The home loan customer is always perplexed with the question of the right kind of loan which shall be easy on his pocket. The floating rate home loans which had witnessed a spiral in the rates have provided some relief to the customer by showing indications of a downward trend in last few weeks. The unpredictability of the rates in these loans is cause of major headache among all borrowers. On the other hand the fixed rate loans have the problem of higher interest rates while staying immune to fluctuations of the market. In such a scenario the hybrid loan products attempt to combine the best of both basic variants and offer the customer an option that can be called ‘partly fixed partly floating loans’.
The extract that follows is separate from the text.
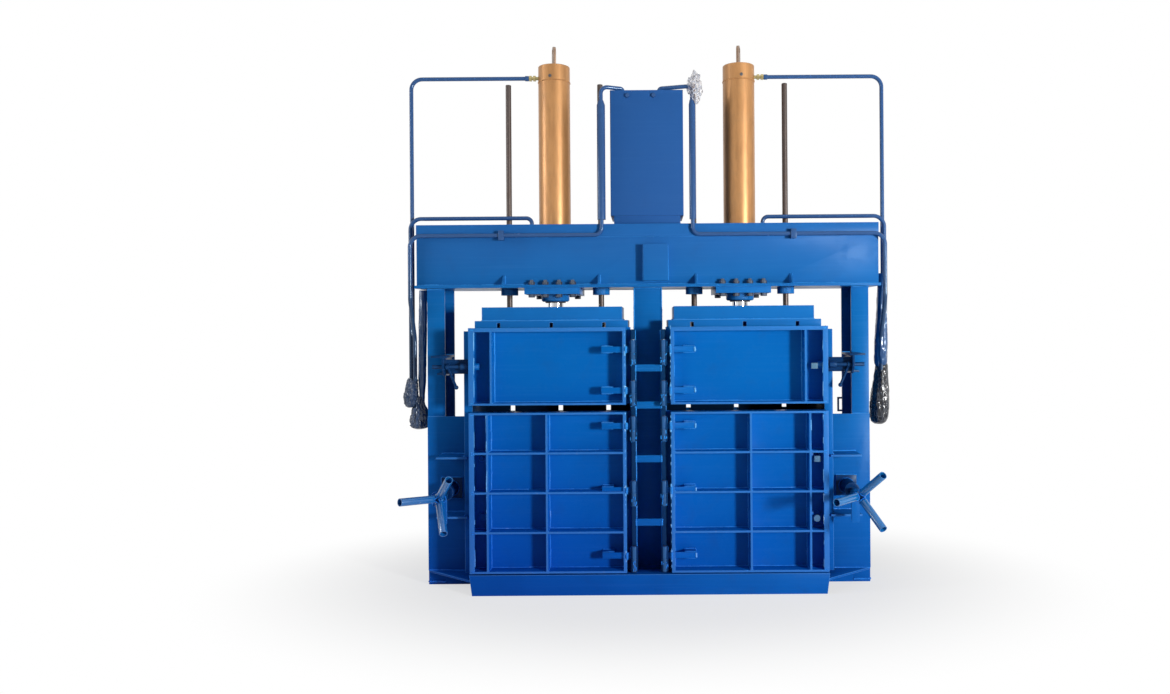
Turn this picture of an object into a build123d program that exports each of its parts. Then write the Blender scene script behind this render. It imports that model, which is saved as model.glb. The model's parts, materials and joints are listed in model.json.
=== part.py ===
from build123d import *
from math import cos, radians, sin
import os

# Twin-chamber vertical baling press, in millimetres. The origin is on the floor under the middle
# of the centre column, +Z is up and the doors face -Y. Each side piece is drawn on the +X side.

# Press chambers and their walls
chamber_width = 976
chamber_depth = 590
chamber_height = 1480
wall_thickness = 12
wall_overhang = 3
jamb_width = 40
slot_pitch = 327
floor_groove = 22
rear_slot_width = 30
rear_slot_margin = 45
rear_rib_depth = 60
rear_rib_thickness = 12
rear_rib_count = 5
rear_rib_first = 120

# Base frame
beam_height = 125
beam_depth = 114
beam_end_slant = 16
beam_end_inset = 6
beam_lead = 2
beam_wall = 12
floor_thickness = 12
girder_half_depth = 150
stub_width = 60
stub_inset = 60
stub_count = 4
gusset_thickness = 12
gusset_drop = 33
gusset_end_inset = 10

# Columns and their feet
column_gap = 190
column_width = 110
column_half_depth = 150
column_wall = 18
centre_width = 180
centre_gap = 10
foot_thickness = 16
anchor_radius = 13
anchor_y = 100

# Skirt plates between the columns and the chambers
skirt_thickness = 12
shelf_thickness = 12
shelf_reach = 180
shelf_jamb_overlap = 21
shelf_column_overlap = 20
shelf_upper_lift = 215
shelf_lower_drop = 151

# Crosshead
head_room = 287
crosshead_height = 383
crosshead_overhang = 58
crosshead_half_depth = 180
crosshead_plate = 18
top_strip_height = 79
top_strip_thickness = 10
lip_reach = 60
lip_edge = 12
lip_gusset_height = 67
lip_gusset_thickness = 12
lip_gusset_places = (-294, 306)
cover_centre = 50
cover_width = 158
cover_depth = 54
cover_height = 230
cover_lift = 22
cover_edge = 3

# Rams
stroke = 900
barrel_outer_radius = 102.5
barrel_wall = 17.5
barrel_cap = 35
barrel_spare = 376
barrel_edge = 3
nose_edge = 8
rod_radius = 50
rod_spigot_radius = 34
rod_spigot_end = 10
piston_height = 70
piston_top_gap = 60
piston_groove = 6
gland_width = 345
gland_half_depth = 228
gland_thickness = 40
gland_nose_radius = 90
gland_nose_height = 42
flange_bolt_radius = 12
flange_bolt_x = (-129, -43, 43, 129)
bolt_head_width = 36
bolt_head_height = 20
bolt_end = 12
bolt_hole_clearance = 0.5
running_clearance = 0.06
piston_clearance = 0.3

# Guide rods and their bushes
guide_radius = 18
guide_share = 0.3053
guide_offset = round(guide_share * chamber_width)
guide_spare = 27
bush_flange_radius = 55
bush_sleeve_radius = 28
bush_flange_height = 40
bush_sleeve_height = 60
guide_clearance = 0.1
guide_hole_gap = 6
guide_rod_edge = 2

# Platens
platen_side_gap = 14
platen_end_gap = 10
platen_lift = 16
platen_base_height = 47
platen_groove_height = 33
tray_inset = 36
tray_end_inset = 45
tray_height = 85
tray_wall = 12
tray_rib_x = 205
rod_flange_radius = 90
rod_flange_height = 30

# Doors
hinge_inset = 20
hinge_setback = 10
knuckle_radius = 22
pin_radius = 10
pin_head = 5
pin_clearance = 0.06
knuckle_length = 74
knuckle_gap = 1
door_outer_lap = 3
door_inner_lap = 4
door_seat_gap = 0.5
door_panel = 12
door_depth = 112
rib_thickness = 12
inner_stile_inset = 24
inner_stile_width = 20
outer_stile_web = 12
outer_stile_lip = 31
outer_stile_lip_thickness = 10
door_floor_gap = 9
upper_door_height = 470
door_split = 46
upper_door_lap = 19
upper_rail_lip = 24
lower_rib_count = 3
centre_rib_shift = 20
lower_latch_rib_inset = 108
upper_latch_rib_inset = 133
strap_height = 36
strap_thickness = 16
strap_reach = 173
strap_packing = 70
upper_strap_places = (334, 85)
lower_strap_top_inset = 84
lower_strap_middle_drop = -12
lower_strap_bottom_inset = 102

# Hinge posts and the rungs between them
post_width = 26
post_gap = 4
post_rise = 5
rung_height = 42
rung_thickness = 12
rung_setback = 2
rung_shares = (0.844, 0.691, 0.4695, 0.208)

# Screw locks of the lower doors
lock_reach = 146
lock_drop = 6
spindle_radius = 18
spindle_tail = 115
spindle_edge = 4
lock_pad_width = 130
lock_pad_thickness = 16
boss_radius = 46
boss_length = 183
dog_lead = 24
dog_thickness = 16
dog_width = 50
dog_eye = 4
dog_length = 180
dog_corner = 10
collar_radius = 25
collar_thickness = 12
washer_radius = 35
washer_thickness = 4
lock_gap = 0.3
hub_radius = 32
hub_length = 120
hub_edge = 5
handle_radius = 23
handle_wall = 4
handle_root = 30
handle_tip_radius = 178
handle_rake = 205
handle_bore_depth = 215
right_star_angle = 60
left_star_angle = 54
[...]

Understanding the Concept of Hybrid Loans
Variously known as ‘teaser loans’ or ‘happy ending loans’ these products are innovations by the housing finance institutions in an attempt to retain their home loan customers who might migrate to other lending institutions for lower interest rates. Primarily these are adjustable rate home loans where the customer pays a fixed interest rate that is lower for the first two or three years and thereafter the rates will change as per the prevailing market conditions. The higher EMI that becomes applicable after the initial years become justifiable under the pretext that the income of the burrower would have gone up by then thus enhancing the repayment capacity.
The RBI Position on Hybrid Loans
The Reserve bank of India clarifies that though such loans are legitimate there are certain pre conditions which the banks must oblige while issuing these hybrid loans. As per the RBI these are essentially teaser loans which must meet the mandates that have been specified by the apex body in its provisions for protection of customer interest in home loan disbursement and repayment. In October 2010 the RBI had in fact discouraged this practice by introducing the standard provisioning from 0.5 % to 2 % as a result of which the banks had withdrawn such schemes. However the banks claim that since the initial fixed rate is as per the prevailing market rates they are not to be classified as teasers and thus do invite higher provisioning. The floating rate offered thereafter is as per the base lending rate of the bank and thus any cut in them at a future date will result in the floating rate being lowered.
The New Hybrid Loan Schemes
The hybrid loan schemes are back in the arena after a break of about two years following discouragement by the RBI. Here is a comparative chart between two such products recently launched in the market by ICICI and HDFC banks.
Lending institution | Type of Scheme | Loan amount < Rs. 25 lakhs | Loan amount = Rs. 26 – 75 lakhs | Loan amount > Rs. 76 lakhs |
ICICI Bank | Fixed – 1 year | 10.5% | 11% | 11.5% |
Fixed – 2 year | 10.75% | 11.25% | 11.75% | |
HDFC Bank | Fixed – 3 year | 10.75% | 11.25% | 11.75% |
Fixed – 5 year | 11% | 11.5% | 11.75% |
(Note: When an individual opts for such a hybrid home loan @10.75% from the HDFC bank, his EMI will be now fixed for Rs.10150/- for the first 3 years against the loan of Rs 10 Lakhs. However if in case in 2013, the prevailing rates do come down to 8.5%, the EMI for the Rs. 10 Lakhs will then be Rs.8680/- but the individual will continue to pay the same pre fixed EMI for a year more. This implies that in the year 2013 alone, his losses on additional interest amount will be Rs 19360/-. The saving grace is that in the current scenario it is expected that the rates will initially go up by 50-100 basis points (0.5-1 per cent) in the near future before coming down subsequently after a couple of years.
The direct implication of taking a hybrid loan in current scenario is that:
- The customer might have to lose out on the predicted downward trend of interest rates, and will have to pay a higher EMI, while the actual interest rates are lower.
- The offered rates for the new hybrid and dual rate loans are actually higher for the larger loan amounts and for the others they are at par with the ongoing rates in market.
A New variant from Axis Bank
Also known as a ‘happy ending loan’ this innovative scheme by Axis Bank offers to actually waive 12 EMIs for a customer who takes a loan at the current floating rate and sticks to it for more than 15 years in a loan whose tenure is 20 years or more. The waiver may not be in the interest of the customer in case the rates show a long term rise but can significantly benefit in case of a downward slide of the prevailing interest over a prolonged period.
The SBI, Central Bank of India, Punjab National Bank, Dena Bank and IDBI Bank have also come up with innovative schemes that have several variations in the interest rates over the tenure of the loan repayment. It is for the customer to take a call on the right loan to choose from after careful analysis of the prevailing and predicted market conditions.